The Coadys have lived beside the Suir for over 200 years, their places dotted along a stretch of shore not more than a few hundred yards long. For several generations the Suir was also their livelihood: they were boatmen, at the heart of transport and trade between Clonmel, to the west, and Waterford, to the south-east. In the heart of Carrick there is a place known to all (until recently) simply as Coady's Slip.

Yet, amid all this continuity, this certainty, Michael came to understand the nature of identity and obsession.

The tale has no single beginning, but I choose to enter this stream of memory on the day in February, 1876, when Michael's grandfather, also Michael, was christened in Carrick.
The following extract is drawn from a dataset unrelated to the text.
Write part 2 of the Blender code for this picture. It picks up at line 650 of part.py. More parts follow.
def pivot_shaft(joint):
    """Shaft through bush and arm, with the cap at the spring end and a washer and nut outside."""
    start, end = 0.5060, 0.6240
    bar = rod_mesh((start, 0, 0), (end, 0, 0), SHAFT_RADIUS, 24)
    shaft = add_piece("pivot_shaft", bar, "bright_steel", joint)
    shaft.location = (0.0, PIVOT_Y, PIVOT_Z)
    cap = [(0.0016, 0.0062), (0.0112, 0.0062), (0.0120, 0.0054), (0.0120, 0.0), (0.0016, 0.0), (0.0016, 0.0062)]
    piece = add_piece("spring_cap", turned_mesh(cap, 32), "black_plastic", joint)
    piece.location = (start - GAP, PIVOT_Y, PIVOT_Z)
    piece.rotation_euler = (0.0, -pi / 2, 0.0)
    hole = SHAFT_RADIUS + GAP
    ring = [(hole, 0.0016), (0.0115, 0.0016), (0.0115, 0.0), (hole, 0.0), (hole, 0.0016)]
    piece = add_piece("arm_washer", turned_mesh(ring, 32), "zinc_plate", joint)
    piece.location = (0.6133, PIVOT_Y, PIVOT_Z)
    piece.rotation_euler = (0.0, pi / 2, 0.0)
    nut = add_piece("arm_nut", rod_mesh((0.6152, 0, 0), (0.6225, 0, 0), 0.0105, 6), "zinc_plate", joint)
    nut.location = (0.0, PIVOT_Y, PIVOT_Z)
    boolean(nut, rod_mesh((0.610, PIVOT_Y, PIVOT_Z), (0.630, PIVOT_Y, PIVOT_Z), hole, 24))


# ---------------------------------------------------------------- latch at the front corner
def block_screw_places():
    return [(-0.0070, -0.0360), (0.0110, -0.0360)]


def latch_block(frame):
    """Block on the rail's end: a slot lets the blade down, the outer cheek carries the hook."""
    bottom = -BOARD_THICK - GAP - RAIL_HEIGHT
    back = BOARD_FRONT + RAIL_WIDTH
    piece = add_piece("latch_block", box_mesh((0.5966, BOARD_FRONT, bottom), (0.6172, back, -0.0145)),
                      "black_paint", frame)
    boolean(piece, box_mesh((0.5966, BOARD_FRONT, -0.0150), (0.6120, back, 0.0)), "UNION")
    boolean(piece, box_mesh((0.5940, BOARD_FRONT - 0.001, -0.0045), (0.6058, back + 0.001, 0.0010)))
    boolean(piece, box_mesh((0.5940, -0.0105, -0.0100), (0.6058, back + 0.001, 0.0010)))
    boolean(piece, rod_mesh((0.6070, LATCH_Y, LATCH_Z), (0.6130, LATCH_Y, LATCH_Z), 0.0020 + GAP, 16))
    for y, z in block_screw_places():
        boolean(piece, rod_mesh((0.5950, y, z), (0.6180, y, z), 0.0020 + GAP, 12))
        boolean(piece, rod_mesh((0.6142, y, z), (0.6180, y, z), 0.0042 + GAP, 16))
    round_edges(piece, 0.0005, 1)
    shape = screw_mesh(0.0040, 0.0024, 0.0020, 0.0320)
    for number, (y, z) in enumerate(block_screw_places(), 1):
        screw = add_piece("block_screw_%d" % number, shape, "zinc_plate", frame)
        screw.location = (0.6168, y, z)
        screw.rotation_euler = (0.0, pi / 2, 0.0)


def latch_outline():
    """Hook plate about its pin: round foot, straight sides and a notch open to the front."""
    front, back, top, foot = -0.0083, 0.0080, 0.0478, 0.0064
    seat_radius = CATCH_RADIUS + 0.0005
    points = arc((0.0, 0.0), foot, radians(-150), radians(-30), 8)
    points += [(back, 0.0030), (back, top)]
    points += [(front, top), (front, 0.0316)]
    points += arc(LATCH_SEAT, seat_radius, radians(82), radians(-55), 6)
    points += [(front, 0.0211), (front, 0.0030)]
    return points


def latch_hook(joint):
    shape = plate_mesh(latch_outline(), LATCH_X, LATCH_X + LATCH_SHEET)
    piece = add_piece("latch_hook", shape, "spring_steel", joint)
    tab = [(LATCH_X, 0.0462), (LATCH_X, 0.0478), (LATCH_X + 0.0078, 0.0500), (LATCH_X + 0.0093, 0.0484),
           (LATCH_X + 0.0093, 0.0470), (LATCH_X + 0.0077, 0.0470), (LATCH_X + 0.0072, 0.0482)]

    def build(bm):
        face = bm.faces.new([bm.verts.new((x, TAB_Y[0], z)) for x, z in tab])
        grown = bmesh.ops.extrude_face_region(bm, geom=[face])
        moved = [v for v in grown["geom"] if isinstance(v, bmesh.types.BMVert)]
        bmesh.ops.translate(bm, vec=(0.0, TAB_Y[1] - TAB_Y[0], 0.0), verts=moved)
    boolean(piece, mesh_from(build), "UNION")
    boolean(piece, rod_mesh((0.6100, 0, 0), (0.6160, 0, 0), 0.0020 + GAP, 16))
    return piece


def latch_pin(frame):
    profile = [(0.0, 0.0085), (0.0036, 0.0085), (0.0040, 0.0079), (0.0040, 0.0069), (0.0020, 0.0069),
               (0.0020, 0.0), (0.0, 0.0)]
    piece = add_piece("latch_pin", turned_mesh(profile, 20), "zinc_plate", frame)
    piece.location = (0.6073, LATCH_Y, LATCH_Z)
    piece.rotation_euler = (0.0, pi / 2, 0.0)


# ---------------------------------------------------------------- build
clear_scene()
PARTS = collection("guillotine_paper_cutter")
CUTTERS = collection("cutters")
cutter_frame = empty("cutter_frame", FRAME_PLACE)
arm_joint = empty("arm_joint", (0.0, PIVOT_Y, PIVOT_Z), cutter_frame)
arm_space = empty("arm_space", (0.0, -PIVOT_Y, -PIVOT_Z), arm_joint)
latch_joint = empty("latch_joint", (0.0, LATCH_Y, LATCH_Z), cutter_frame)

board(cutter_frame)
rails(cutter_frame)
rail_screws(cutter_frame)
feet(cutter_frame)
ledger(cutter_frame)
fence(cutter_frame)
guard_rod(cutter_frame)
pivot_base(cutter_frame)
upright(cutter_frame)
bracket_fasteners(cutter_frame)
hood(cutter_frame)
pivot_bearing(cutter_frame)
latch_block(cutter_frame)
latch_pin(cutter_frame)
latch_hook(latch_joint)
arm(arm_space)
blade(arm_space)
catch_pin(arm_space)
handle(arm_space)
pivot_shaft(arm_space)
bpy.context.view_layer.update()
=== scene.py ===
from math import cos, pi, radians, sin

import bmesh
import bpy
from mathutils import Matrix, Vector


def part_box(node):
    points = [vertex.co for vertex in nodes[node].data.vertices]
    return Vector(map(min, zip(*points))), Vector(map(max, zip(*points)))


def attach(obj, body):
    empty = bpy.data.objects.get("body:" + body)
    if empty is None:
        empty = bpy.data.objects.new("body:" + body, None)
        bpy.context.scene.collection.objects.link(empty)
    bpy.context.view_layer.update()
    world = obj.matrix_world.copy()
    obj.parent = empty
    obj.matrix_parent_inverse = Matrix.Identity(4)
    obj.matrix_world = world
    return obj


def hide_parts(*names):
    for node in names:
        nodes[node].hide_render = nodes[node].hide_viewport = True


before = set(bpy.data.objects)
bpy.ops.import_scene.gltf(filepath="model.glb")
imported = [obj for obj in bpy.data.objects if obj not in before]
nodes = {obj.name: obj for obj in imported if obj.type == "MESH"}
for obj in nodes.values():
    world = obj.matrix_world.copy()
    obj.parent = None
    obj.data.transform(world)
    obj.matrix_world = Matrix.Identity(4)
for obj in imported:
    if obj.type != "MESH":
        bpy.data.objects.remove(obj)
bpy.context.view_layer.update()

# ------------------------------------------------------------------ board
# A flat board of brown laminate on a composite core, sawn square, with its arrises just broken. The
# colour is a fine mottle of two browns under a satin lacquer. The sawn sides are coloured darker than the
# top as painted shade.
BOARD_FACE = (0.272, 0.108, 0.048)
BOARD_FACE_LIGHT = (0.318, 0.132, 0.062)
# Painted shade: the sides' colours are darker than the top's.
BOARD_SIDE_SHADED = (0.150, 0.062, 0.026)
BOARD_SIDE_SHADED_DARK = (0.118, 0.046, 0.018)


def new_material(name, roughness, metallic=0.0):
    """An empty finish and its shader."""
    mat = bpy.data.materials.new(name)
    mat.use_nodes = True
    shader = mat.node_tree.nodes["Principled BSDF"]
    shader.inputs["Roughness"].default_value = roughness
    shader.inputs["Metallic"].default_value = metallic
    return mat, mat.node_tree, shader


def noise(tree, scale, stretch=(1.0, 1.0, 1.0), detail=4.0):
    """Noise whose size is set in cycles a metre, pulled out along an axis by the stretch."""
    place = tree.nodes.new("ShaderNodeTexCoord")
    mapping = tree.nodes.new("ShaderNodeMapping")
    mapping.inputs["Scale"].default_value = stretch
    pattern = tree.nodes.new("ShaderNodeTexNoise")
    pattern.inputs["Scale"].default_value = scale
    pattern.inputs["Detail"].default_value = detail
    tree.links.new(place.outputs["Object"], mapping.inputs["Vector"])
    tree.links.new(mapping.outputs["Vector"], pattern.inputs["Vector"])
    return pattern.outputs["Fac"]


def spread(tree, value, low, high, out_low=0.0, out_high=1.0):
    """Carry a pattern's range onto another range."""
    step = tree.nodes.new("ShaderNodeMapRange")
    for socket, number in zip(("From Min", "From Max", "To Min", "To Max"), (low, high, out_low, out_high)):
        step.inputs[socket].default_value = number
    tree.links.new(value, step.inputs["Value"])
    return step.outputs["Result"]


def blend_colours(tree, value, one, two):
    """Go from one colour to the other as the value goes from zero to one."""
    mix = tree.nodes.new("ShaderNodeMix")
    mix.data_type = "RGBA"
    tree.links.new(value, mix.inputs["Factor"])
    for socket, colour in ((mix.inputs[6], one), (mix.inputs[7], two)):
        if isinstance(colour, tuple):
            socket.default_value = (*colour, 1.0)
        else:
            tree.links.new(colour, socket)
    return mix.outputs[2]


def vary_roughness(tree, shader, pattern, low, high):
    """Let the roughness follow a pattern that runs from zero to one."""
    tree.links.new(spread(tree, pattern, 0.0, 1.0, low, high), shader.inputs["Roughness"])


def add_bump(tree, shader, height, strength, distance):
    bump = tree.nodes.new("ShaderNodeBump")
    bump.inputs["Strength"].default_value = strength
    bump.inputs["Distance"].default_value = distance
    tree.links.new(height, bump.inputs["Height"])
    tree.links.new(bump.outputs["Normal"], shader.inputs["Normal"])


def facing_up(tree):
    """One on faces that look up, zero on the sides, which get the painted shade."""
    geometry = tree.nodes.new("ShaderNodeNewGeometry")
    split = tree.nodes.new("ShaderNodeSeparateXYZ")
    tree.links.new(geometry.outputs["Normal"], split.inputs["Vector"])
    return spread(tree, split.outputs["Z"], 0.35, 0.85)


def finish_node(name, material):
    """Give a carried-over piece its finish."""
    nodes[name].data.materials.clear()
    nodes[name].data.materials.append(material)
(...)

More than a century later, Michael stood in that same sacristy examining his grandfather's name in the registry.

As Michael writes: "This child's birth foreshadows a family story out of which, over a century later, I fashion a poem. The process of the poem's making has brought me here to the silence of the sacristy. But that poem, when I have completed and published it, will not rest easy. In a wholly unforeseen interaction of art and life it will cause a lost part of its own story to be uncovered in America. `Poetry,' wrote Auden, `makes nothing happen.' Not true for me, not in this case."

The poem is "The Letter", and it introduces the extraordinary, final section of memoir ("The Use of Memory") in Michael's sublime compendium of poetry, prose and illustration entitled All Souls.

Pain and poverty

The lost part of this family story is, essentially, the life and times of that infant's father, James, and, inevitably, its repercussions, in Carrick and abroad. It is a tale of abandonment, of exile, of death in childbirth. It is a tale of pain and poverty, of a late letter home seeking forgiveness and of final rejection. It is a tale of coarse pathos which, until Michael rescued it, offered little in the way of redemption.

It is in his years-long search for James that Michael became familiar with obsession. "The Use of Memory" recounts that search, from a half-remembered story of his father's, to the dedication of American friends encountered through coincidence and a never-ending thread of other serendipity, through to the final ceremony of closure in a Philadelphia church. If an adopted child's search is a question of ownership of the past, then Michael has reclaimed James, and reconciled him with his son.

If all of this sounds unremittingly doleful, take heart. All Souls overflows with beauty, compassion and humour like a heavy Suir ready to burst its banks for fun. Before we meet Michael's great-grandfather, we find ourselves with his young, wide-eyed father and uncles at the New York Met listening to Rosa Ponselle in a Verdi opera, we learn the blood-engorged legend of Peadar na Peice, and we are warned about the worst thing a woman can say to a man in three, two-letter words.

I hope Michael will understand when I describe All Souls, with typical perversity, as the finest novel you will read this year. James, his son and all the souls of Carrick will become part of your memory.

And perhaps you'll have a clearer understanding of the adoptee's need to know.

(All Souls, by Michael Coady, Gallery Press, £7.95).